O ficheiro é um cartão de pobreza, mal disfarçado dentro do computador, uma espécie de “salvo-conduto” virtual, que dá acesso à despensa da instituição (muito social, muito cristã, muito caridosa, tudo muito).
Acrescente-se ainda que, mercê da onda de modernices e com o andamento que tudo está a levar, dentro em pouco serão acrescidos de um chip para que todos os aparelhos detectores de intrusos denunciem a presença de um pobrezinho. Com isso passará ao grandioso estatuto de pobre mundialmente conhecido, orgulhosamente universalizado, um pedinte à escala planetária. Assim, além do nº 2029, dentro do país, terá o 23 000 000, no continente, 325 000 000, no planeta. Ou então, e porque a língua portuguesa anda a aprimorar-se nas suas designações, “um cidadão indefinido”.

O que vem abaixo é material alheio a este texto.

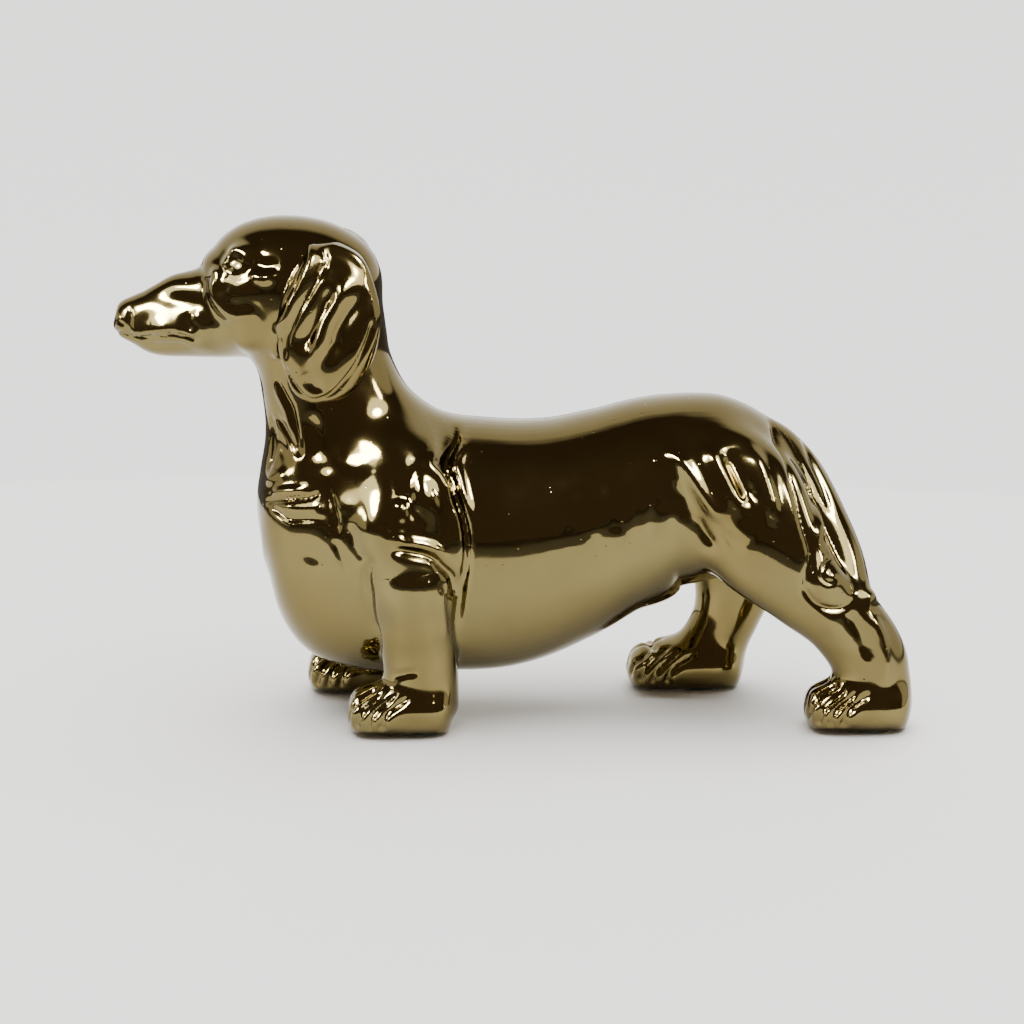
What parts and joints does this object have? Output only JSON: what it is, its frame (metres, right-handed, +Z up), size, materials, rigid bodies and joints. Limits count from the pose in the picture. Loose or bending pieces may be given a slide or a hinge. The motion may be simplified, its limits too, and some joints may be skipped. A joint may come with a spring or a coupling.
{
  "type": "ceramic dog figurine",
  "caption": "Standing long-bodied hound ornament in mirror-gilded glazed ceramic, cast hollow in sections, on felt paw pads; rests on any flat surface.",
  "frame": {"origin": "middle of the footprint, on the surface that the pads stand on", "axes": "+Z up; the dog faces -X, so its left side is -Y and its tail is at +X"},
  "size_m": [0.236, 0.069, 0.1515],
  "materials": {
    "gilded_ceramic": "mirror gloss pale gold lustre over glaze",
    "gilded_pressed_clay": "mirror gloss pale gold lustre over glaze",
    "gilded_slip": "gloss pale gold lustre in the joints",
    "felt": "matt felt"
  },
  "bodies": {
    "root": {"torso": "gilded_ceramic", "head": "gilded_ceramic", "foreleg_left": "gilded_ceramic", "foreleg_right": "gilded_ceramic", "hindleg_left": "gilded_ceramic", "hindleg_right": "gilded_ceramic", "ear_left": "gilded_pressed_clay", "ear_right": "gilded_pressed_clay", "tail": "gilded_pressed_clay", "slip_neck": "gilded_slip", "slip_ear_left": "gilded_slip", "slip_ear_right": "gilded_slip", "slip_tail": "gilded_slip", "slip_foreleg_left": "gilded_slip", "slip_foreleg_right": "gilded_slip", "slip_hindleg_left": "gilded_slip", "slip_hindleg_right": "gilded_slip", "pad_fore_left": "felt", "pad_fore_right": "felt", "pad_hind_left": "felt", "pad_hind_right": "felt"}
  },
  "joints": []
}
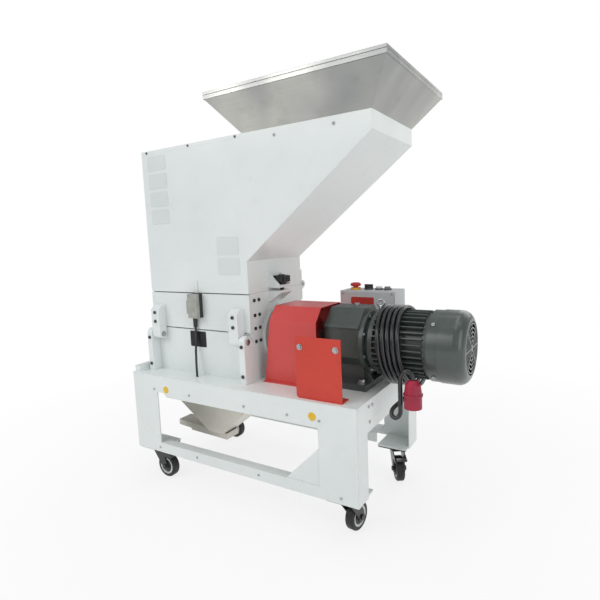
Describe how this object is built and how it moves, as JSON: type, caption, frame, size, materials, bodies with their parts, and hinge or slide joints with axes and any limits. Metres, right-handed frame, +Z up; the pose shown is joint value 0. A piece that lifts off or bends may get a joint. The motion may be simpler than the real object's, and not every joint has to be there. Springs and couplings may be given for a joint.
{
  "type": "low speed plastics granulator",
  "caption": "Wheeled low speed plastics crusher with a tilting overhung hopper, claw rotor chamber, guarded gear motor drive and control box.",
  "frame": {"origin": "centre of the floor outline, on the floor under the machine", "axes": "+X along the base towards the motor, +Y from the front towards the back, +Z up"},
  "size_m": [0.993, 0.441, 1.137],
  "materials": {
    "white_paint": "semi-gloss powder coat",
    "zinc": "zinc plated",
    "tool_steel": "ground tool steel",
    "stainless": "brushed stainless sheet",
    "black_oxide": "black oxide",
    "black_paint": "black enamel",
    "caster_rubber": "black tread on a grey nylon hub",
    "guard_red": "semi-gloss enamel",
    "shield_red": "semi-gloss enamel",
    "drive_green": "dark grey-green enamel on castings",
    "fan_plastic": "moulded",
    "switch_plastic": "moulded",
    "box_grey": "fine textured enamel",
    "button_yellow": "moulded",
    "button_red": "moulded",
    "button_white": "moulded",
    "button_grey": "moulded",
    "cord_rubber": "smooth rubber sheath",
    "plug_crimson": "moulded"
  },
  "bodies": {
    "base": {"deck": "white_paint", "front_frame": "white_paint", "rear_frame": "white_paint", "side_frames": "white_paint", "frame_brackets": "white_paint", "frame_screws": "zinc", "caster_plates": "black_paint", "side_plate_left": "white_paint", "side_plate_right": "white_paint", "rear_panel": "white_paint", "lower_panel": "white_paint", "hinge_pins": "zinc", "fixed_knives": "tool_steel", "bearing_housings": "white_paint", "chamber_screws": "black_oxide", "interlock_lead": "cord_rubber", "coupling_guard": "guard_red", "drive_shield": "shield_red", "gear_housing": "drive_green", "gear_fittings": "zinc", "motor_housing": "drive_green", "fan_cowl": "drive_green", "discharge_chute": "stainless", "outlet_duct": "stainless", "control_box": "box_grey", "box_lid": "box_grey", "button_bases": "button_yellow", "cord_gland": "switch_plastic", "cord_feed": "cord_rubber", "cord_winding": "cord_rubber", "cord_tail": "cord_rubber", "plug": "plug_crimson"},
    "front_door": {"front_door": "white_paint", "hinge_arms": "white_paint", "door_screws": "black_oxide", "interlock_switch": "switch_plastic"},
    "hopper": {"hopper_body": "white_paint", "hopper_cover": "white_paint", "hopper_screws": "black_oxide", "feed_funnel": "stainless", "hopper_brackets": "white_paint"},
    "clamp_knob": {"star_knob": "switch_plastic"},
    "rotor": {"rotor_shaft": "zinc", "cutting_rotor": "tool_steel", "coupling": "guard_red"},
    "motor_fan": {"motor_fan": "fan_plastic"},
    "stop_button": {"stop_button": "button_red"},
    "selector": {"selector_knob": "switch_plastic"},
    "start_button": {"start_button": "button_white"},
    "halt_button": {"halt_button": "button_grey"},
    "fork_fl": {"caster_fork_fl": "black_paint"},
    "wheel_fl": {"caster_wheel_fl": "caster_rubber"},
    "fork_fr": {"caster_fork_fr": "black_paint"},
    "wheel_fr": {"caster_wheel_fr": "caster_rubber"},
    "fork_bl": {"caster_fork_bl": "black_paint"},
    "wheel_bl": {"caster_wheel_bl": "caster_rubber"},
    "fork_br": {"caster_fork_br": "black_paint"},
    "wheel_br": {"caster_wheel_br": "caster_rubber"},
    "pedal_fl": {"brake_pedal_fl": "black_paint"},
    "pedal_br": {"brake_pedal_br": "black_paint"}
  },
  "joints": [
    {"name": "door_hinge", "type": "hinge", "parent": "base", "child": "front_door", "pos_m": [-0.2665, -0.1615, 0.471], "axis": [1, 0, 0], "range_deg": [0, 100]},
    {"name": "hopper_hinge", "type": "hinge", "parent": "base", "child": "hopper", "pos_m": [-0.2665, 0.1455, 0.604], "axis": [-1, 0, 0], "range_deg": [0, 85]},
    {"name": "clamp_turn", "type": "hinge", "parent": "hopper", "child": "clamp_knob", "pos_m": [-0.0435, -0.0185, 0.624], "axis": [0, 0, 1], "continuous": true},
    {"name": "rotor_spin", "type": "hinge", "parent": "base", "child": "rotor", "pos_m": [-0.2665, -0.0075, 0.471], "axis": [1, 0, 0], "continuous": true},
    {"name": "fan_spin", "type": "hinge", "parent": "base", "child": "motor_fan", "pos_m": [0.4335, -0.0075, 0.471], "axis": [1, 0, 0], "continuous": true},
    {"name": "stop_press", "type": "slide", "parent": "base", "child": "stop_button", "axis": [0, 0, -1], "range_m": [0, 0.004]},
    {"name": "selector_turn", "type": "hinge", "parent": "base", "child": "selector", "pos_m": [0.1595, 0.1555, 0.595], "axis": [0, 0, 1], "range_deg": [-45, 45]},
    {"name": "start_press", "type": "slide", "parent": "base", "child": "start_button", "axis": [0, 0, -1], "range_m": [0, 0.0025], "stiffness_N_per_m": 300},
    {"name": "halt_press", "type": "slide", "parent": "base", "child": "halt_button", "axis": [0, 0, -1], "range_m": [0, 0.0025], "stiffness_N_per_m": 300},
    {"name": "swivel_fl", "type": "hinge", "parent": "base", "child": "fork_fl", "pos_m": [-0.4475, -0.1705, 0.09], "axis": [0, 0, 1], "continuous": true},
    {"name": "roll_fl", "type": "hinge", "parent": "fork_fl", "child": "wheel_fl", "pos_m": [-0.4175, -0.1705, 0.0375], "axis": [0, 1, 0], "continuous": true},
    {"name": "brake_fl", "type": "hinge", "parent": "fork_fl", "child": "pedal_fl", "pos_m": [-0.3895, -0.1705, 0.076], "axis": [0, 1, 0], "range_deg": [0, 14]},
    {"name": "swivel_fr", "type": "hinge", "parent": "base", "child": "fork_fr", "pos_m": [0.2345, -0.1705, 0.09], "axis": [0, 0, 1], "continuous": true},
    {"name": "roll_fr", "type": "hinge", "parent": "fork_fr", "child": "wheel_fr", "pos_m": [0.23867, -0.14079, 0.0375], "axis": [-0.9903, 0.1392, 0], "continuous": true},
    {"name": "swivel_bl", "type": "hinge", "parent": "base", "child": "fork_bl", "pos_m": [-0.4475, 0.1705, 0.09], "axis": [0, 0, 1], "continuous": true},
    {"name": "roll_bl", "type": "hinge", "parent": "fork_bl", "child": "wheel_bl", "pos_m": [-0.4175, 0.1705, 0.0375], "axis": [0, 1, 0], "continuous": true},
    {"name": "swivel_br", "type": "hinge", "parent": "base", "child": "fork_br", "pos_m": [0.2345, 0.1705, 0.09], "axis": [0, 0, 1], "continuous": true},
    {"name": "roll_br", "type": "hinge", "parent": "fork_br", "child": "wheel_br", "pos_m": [0.2504, 0.14506, 0.0375], "axis": [0.848, 0.5299, 0], "continuous": true},
    {"name": "brake_br", "type": "hinge", "parent": "fork_br", "child": "pedal_br", "pos_m": [0.26523, 0.12131, 0.076], "axis": [0.848, 0.5299, 0], "range_deg": [0, 14]}
  ],
  "couplings": [
    {"joint": "fan_spin", "follows": "rotor_spin", "ratio": 50}
  ]
}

Este, quanto a nós, é o maior acto xenófobo, o mais terrífico, o mais medonho, o mais hediondo a que um ser humano pode estar sujeito. É a maior degradação que alguém pode atingir, a maior pobreza espiritual; anti tudo, todas as doutrinas, todas as crenças, toda e qualquer apresentação da fé, da cidadania, a maior anulação do conceito de pessoa.
É urgente reler os profetas, orar a Deus nas Alturas e modificar-se, antes que seja tarde demais. Os idiotas esquecem-se de que o mundo gira sem parar e que nestas mudanças o que está hoje em cima, amanhã poderá estar em baixo. Basta Deus querer.